» **Exercise aim**:
Each line below either holds the string "JSON" or doesn't. Count those that do and give only the number.
· · · ·
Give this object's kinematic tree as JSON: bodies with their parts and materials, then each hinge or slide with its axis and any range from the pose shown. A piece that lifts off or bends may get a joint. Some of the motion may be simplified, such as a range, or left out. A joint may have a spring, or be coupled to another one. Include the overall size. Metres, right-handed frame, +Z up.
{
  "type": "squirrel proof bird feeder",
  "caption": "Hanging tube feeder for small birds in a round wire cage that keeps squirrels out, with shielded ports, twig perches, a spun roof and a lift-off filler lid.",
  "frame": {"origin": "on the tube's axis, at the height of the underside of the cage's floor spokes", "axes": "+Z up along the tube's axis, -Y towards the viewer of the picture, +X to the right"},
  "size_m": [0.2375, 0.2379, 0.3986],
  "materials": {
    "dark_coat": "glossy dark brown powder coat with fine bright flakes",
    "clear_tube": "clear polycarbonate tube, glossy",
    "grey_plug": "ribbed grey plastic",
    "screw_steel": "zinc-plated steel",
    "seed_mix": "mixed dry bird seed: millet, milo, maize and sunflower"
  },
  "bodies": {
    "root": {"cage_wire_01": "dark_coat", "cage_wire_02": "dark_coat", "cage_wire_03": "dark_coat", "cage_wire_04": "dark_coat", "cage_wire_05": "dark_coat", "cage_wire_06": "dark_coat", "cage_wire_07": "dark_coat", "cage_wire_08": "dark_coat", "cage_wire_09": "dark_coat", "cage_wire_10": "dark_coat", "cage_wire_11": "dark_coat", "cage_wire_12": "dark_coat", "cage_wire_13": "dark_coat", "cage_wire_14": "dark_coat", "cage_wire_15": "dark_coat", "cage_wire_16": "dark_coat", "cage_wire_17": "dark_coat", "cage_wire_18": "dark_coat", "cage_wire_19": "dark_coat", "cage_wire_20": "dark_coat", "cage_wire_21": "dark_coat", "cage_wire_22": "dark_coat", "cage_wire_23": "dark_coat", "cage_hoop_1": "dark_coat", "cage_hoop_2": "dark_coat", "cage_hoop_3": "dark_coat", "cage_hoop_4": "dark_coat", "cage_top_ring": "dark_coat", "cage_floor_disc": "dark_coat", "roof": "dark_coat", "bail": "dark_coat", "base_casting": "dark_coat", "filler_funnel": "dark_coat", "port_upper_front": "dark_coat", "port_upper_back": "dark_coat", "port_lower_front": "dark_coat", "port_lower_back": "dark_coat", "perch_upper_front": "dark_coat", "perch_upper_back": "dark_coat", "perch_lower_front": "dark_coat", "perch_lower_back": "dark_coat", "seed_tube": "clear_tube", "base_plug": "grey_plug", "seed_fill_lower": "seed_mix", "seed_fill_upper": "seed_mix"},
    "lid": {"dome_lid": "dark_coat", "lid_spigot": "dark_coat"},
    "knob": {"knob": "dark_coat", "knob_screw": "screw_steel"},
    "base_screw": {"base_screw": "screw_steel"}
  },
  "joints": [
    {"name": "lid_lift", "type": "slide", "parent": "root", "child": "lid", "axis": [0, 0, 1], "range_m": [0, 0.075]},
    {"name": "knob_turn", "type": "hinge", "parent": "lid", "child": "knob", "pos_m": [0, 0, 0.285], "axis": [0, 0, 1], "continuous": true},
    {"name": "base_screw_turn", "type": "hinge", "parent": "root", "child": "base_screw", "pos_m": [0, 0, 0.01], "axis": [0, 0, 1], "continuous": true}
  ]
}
· · · ·
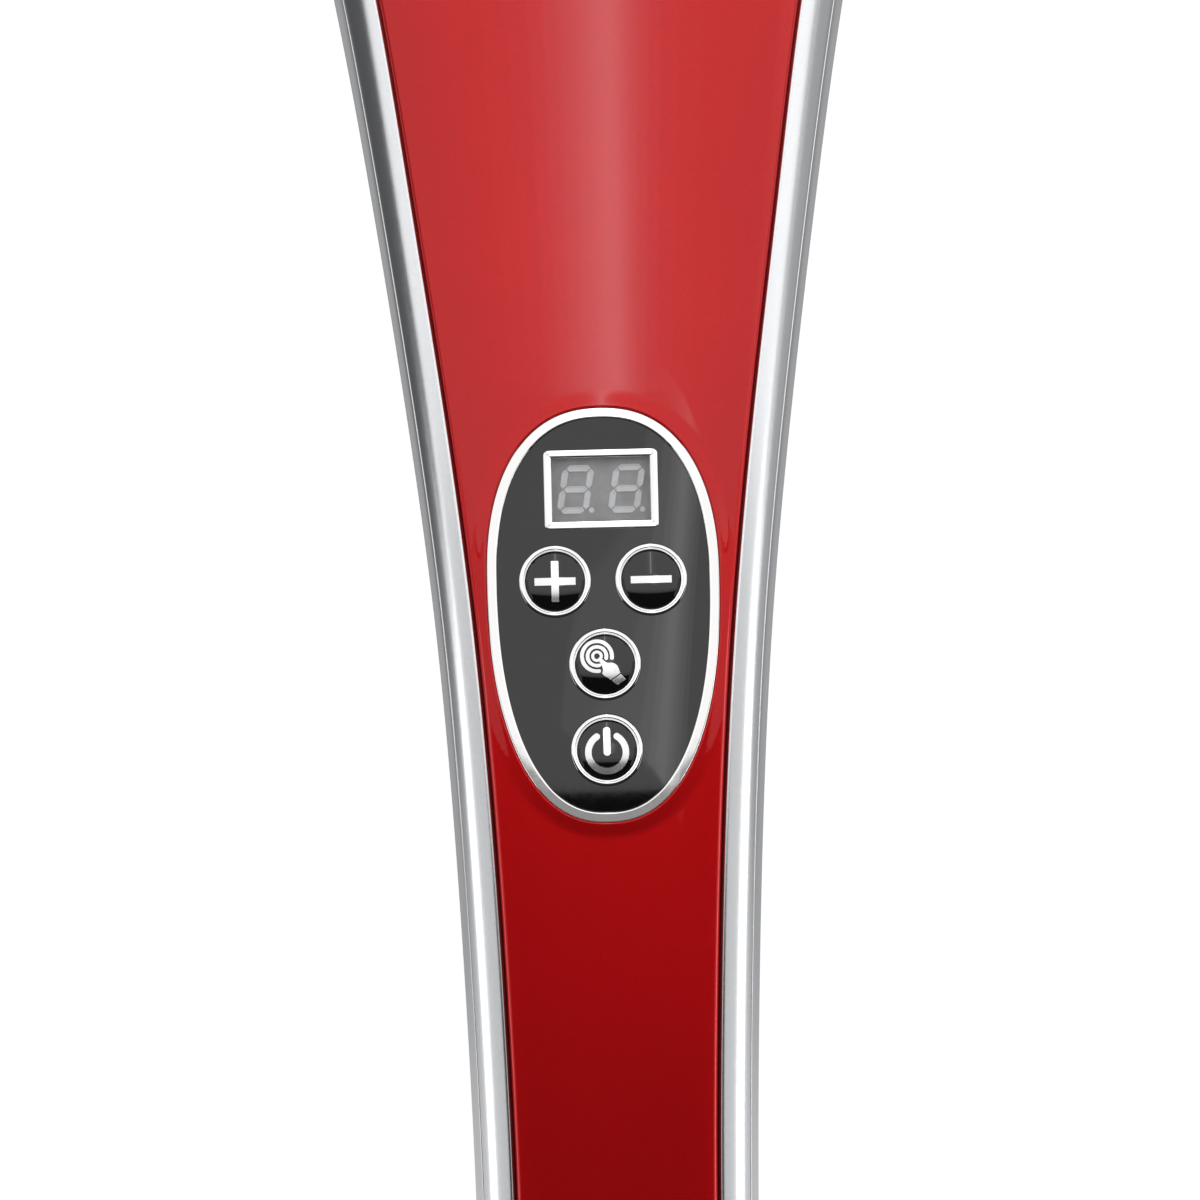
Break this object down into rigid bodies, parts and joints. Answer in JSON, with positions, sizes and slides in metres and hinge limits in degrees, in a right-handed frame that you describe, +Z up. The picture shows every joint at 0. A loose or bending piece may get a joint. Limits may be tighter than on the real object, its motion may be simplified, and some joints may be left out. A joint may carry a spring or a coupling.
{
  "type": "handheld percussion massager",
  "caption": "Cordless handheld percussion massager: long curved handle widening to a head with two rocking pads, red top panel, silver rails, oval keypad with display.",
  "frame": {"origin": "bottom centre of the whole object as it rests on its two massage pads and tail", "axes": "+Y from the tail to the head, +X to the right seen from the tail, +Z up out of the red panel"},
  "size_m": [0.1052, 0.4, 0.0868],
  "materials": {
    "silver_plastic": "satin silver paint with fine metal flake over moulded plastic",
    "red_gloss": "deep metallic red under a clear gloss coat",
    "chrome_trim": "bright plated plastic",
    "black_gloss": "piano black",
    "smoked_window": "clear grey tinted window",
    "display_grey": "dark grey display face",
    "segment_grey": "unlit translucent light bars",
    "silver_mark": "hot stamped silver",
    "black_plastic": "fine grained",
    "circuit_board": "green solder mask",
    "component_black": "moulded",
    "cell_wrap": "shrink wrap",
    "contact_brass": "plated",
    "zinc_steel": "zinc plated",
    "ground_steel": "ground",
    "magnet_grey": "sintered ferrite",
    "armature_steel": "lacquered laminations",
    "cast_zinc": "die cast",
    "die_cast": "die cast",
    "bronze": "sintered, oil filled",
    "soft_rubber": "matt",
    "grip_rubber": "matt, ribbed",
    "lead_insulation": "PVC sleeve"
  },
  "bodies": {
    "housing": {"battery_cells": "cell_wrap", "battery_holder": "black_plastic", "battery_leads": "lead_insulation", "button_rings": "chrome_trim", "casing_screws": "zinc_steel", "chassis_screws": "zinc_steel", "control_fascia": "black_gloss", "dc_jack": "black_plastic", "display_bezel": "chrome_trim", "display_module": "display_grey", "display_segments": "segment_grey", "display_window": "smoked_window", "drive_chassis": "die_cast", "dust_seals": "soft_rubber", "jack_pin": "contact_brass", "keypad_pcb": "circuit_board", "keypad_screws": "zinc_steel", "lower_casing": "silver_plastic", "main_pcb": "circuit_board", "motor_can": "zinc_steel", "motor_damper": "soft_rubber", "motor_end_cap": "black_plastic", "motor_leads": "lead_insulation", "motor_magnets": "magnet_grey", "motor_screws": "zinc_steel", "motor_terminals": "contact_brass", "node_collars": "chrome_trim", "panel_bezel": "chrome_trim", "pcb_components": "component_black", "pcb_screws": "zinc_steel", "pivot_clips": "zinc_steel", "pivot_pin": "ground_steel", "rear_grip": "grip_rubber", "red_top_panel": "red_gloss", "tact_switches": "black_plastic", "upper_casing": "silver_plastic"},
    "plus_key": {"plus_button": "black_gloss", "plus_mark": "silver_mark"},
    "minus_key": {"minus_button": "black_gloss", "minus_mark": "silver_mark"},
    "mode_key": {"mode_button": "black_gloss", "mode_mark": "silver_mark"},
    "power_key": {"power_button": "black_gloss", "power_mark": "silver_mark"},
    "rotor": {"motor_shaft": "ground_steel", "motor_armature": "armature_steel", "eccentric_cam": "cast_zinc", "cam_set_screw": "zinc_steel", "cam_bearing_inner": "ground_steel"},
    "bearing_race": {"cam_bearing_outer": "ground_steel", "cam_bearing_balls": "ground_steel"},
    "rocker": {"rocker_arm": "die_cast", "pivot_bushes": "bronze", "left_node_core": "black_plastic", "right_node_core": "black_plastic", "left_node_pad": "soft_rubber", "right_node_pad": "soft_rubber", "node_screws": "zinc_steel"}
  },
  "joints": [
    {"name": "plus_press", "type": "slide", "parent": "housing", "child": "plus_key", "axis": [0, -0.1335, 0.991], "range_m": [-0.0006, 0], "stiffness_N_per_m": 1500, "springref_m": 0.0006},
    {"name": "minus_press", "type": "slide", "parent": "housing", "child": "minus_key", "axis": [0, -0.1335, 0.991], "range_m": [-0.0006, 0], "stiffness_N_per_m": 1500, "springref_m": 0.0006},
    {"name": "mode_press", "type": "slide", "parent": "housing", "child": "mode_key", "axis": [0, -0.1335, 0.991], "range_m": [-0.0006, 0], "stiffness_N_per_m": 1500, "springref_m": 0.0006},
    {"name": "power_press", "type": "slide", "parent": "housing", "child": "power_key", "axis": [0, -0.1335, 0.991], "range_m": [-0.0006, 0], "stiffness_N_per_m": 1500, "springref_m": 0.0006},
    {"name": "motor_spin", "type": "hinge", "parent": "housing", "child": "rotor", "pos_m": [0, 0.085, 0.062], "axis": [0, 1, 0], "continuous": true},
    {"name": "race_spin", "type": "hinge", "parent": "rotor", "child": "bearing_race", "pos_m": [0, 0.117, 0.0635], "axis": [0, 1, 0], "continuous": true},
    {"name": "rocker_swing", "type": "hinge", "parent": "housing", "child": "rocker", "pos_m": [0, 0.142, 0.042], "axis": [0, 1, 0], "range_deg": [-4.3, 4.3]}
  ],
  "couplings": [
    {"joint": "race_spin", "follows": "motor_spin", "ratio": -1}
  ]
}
· · · ·
» **Response**:
2